Minority equity in institutional-quality sponsors
For offices that want property exposure without internal operating infrastructure, minority equity positions in experienced sponsors can be a reasonable middle path. This approach may provide access to larger projects, stronger reporting, and diversified assets.
The weakness is that limited partners often sit far from the underlying controls. If business plans drift or market conditions change, family offices may have little influence over timing, refinancing, or asset disposition. Equity investors remain residual claimants. That matters most when cycles turn.
Preferred equity
Preferred equity is sometimes presented as a safer way to enhance yield in real estate. It can offer payment priority over common equity and may include current-pay features. In the right structure, it can improve return without taking full common-equity risk.
But preferred equity is still equity. It generally sits behind senior and often mezzanine debt, which means recovery outcomes can weaken quickly if asset values contract. For family offices focused on preserving principal, this distinction should not be glossed over.
Senior secured real estate private credit
Senior secured private credit is increasingly central to family office real estate allocations because it addresses a specific need: predictable income with collateral-based downside protection. Instead of depending primarily on rent growth, cap rate compression, or sale timing, the investor earns yield from loan payments backed by a first-position lien on real estate.
This structure can be especially compelling when loans are short duration, underwritten conservatively, and originated at modest loan-to-value ratios. In those cases, the real estate serves as a margin of safety rather than a speculative upside story. For family offices seeking current income with lower volatility than many equity-style real estate strategies, senior secured lending deserves serious attention.
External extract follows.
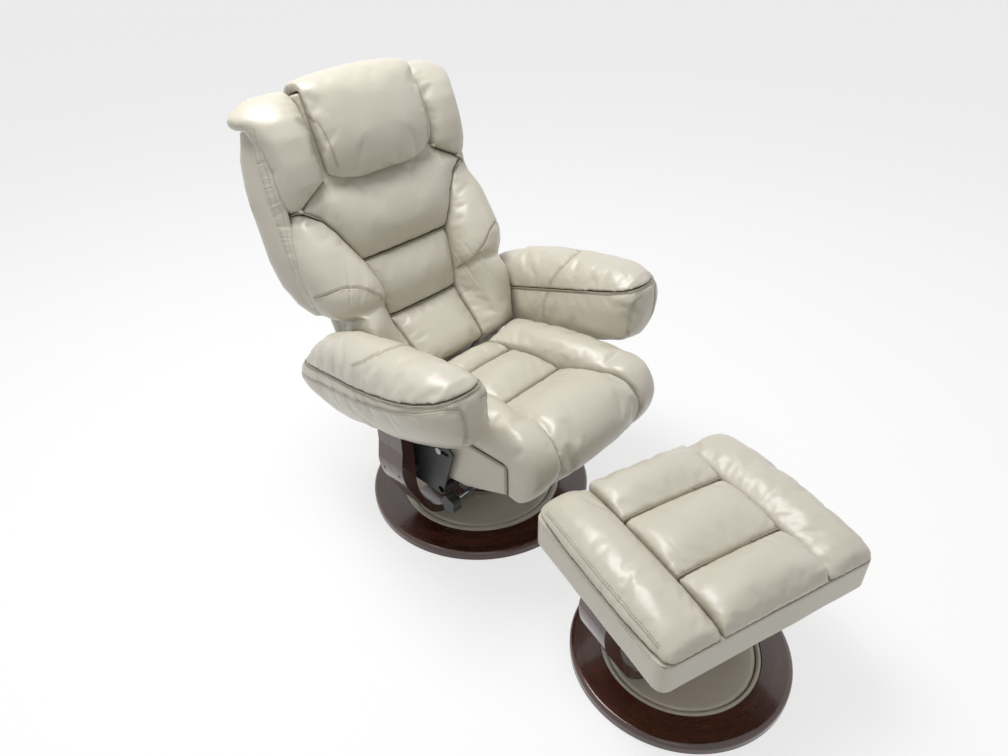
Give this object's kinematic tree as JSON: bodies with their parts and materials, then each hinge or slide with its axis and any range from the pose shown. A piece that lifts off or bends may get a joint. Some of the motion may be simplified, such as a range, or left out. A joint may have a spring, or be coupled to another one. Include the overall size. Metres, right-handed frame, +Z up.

Why private credit is gaining ground with family offices
The appeal of private credit is not only yield. It is position in the capital stack and control over risk. In a higher-rate environment, many borrowers still need flexible capital for bridge periods, construction completion, redevelopment, or transitional business plans. That financing demand creates an opportunity for lenders who can underwrite carefully and insist on protective structures.
Research from the Federal Reserve and Mortgage Bankers Association has repeatedly pointed to tighter bank credit conditions and reduced lending appetite in parts of the commercial real estate market. When traditional lenders pull back, private lenders can fill the gap, often at stronger pricing and terms. For investors, that can improve income potential without requiring them to take common-equity risk.
This does not mean all private credit is conservative by default. Family offices should look closely at underwriting standards, lien position, borrower quality, duration, collateral type, and loan-to-value discipline. A first-position mortgage originated at 65% to 75% LTV is very different from stretched lending that relies on optimistic future value assumptions.
Due diligence factors that matter more than headline yield
Sophisticated family offices generally know that yield, by itself, is not a strategy. In real estate-backed credit, the more relevant question is what supports that yield and how much protection exists if the borrower does not perform.
Manager selection matters first. Family offices should evaluate whether the lender originates directly, services its own loans, and maintains active oversight through the life of the investment. A manager with direct control over underwriting and servicing is often in a stronger position than one relying heavily on third parties.
Collateral discipline is next. Conservative underwriting should include realistic as-is and as-completed valuations, liquidity analysis, sponsor review, exit scrutiny, and legal documentation that supports enforcement if needed. CoreLogic housing and property market data can be useful context, but local asset-level underwriting remains essential. Macro data informs risk. It does not replace it.
Duration also deserves attention. Short-term lending can reduce sensitivity to long-dated interest rate changes and allow capital to be recycled as conditions evolve. For family offices managing liquidity across multiple entities, shorter duration can be more useful than locking capital into long hold periods with uncertain exits.
Finally, reporting and distribution consistency matter. A family office may tolerate mark-to-market noise in one part of the portfolio, but it usually expects clarity from income-oriented allocations. Transparent reporting, documented credit procedures, and a verifiable distribution history are stronger signals than marketing language.
Where real estate-backed income strategies fit in a family office portfolio
Most family offices are not choosing between direct real estate and private credit in absolute terms. They are choosing how much of each they want. That distinction matters.
Direct ownership can still make sense for tax planning, strategic control, or long-term appreciation. But many offices now use senior secured real estate debt to balance the more volatile parts of their real estate book. It can serve as an income-producing sleeve designed to reduce reliance on exit-driven returns.
This is particularly relevant for offices supporting multiple generations, philanthropic commitments, or recurring family distributions. Contractual income from collateralized lending may align better with those obligations than assets that require a sale, recapitalization, or favorable leasing cycle to produce meaningful cash.
A disciplined private credit strategy can also complement retirement-oriented capital within the broader family ecosystem, including self-directed IRAs and rollover IRA capital held by eligible accredited investors. The attraction is straightforward: income, asset backing, and less exposure to the daily volatility of public markets.
A practical view on the best investments for family offices real estate
If the objective is maximum upside, real estate equity will always have a place. If the objective is steadier income with tighter risk controls, senior secured private credit often deserves a larger role than it gets.
The best investments for family offices real estate are usually the ones that match the family office mandate rather than the market’s loudest narrative. In many cases, that means prioritizing first-position real estate debt, short duration, conservative LTVs, and managers whose process is built around protecting principal before pursuing return. Firms such as Mid Atlantic Secured Income Fund reflect that approach by focusing on real estate-backed lending, disciplined underwriting, and income-oriented structures rather than speculative property appreciation.
For family offices, that may be the most useful filter of all: choose structures where the source of return is understandable, the downside is underwritten, and the investment can keep doing its job even when the market stops cooperating.
The families that preserve wealth across cycles are rarely the ones chasing the most exciting deal. They are usually the ones who stay disciplined about where they sit in the capital stack and why.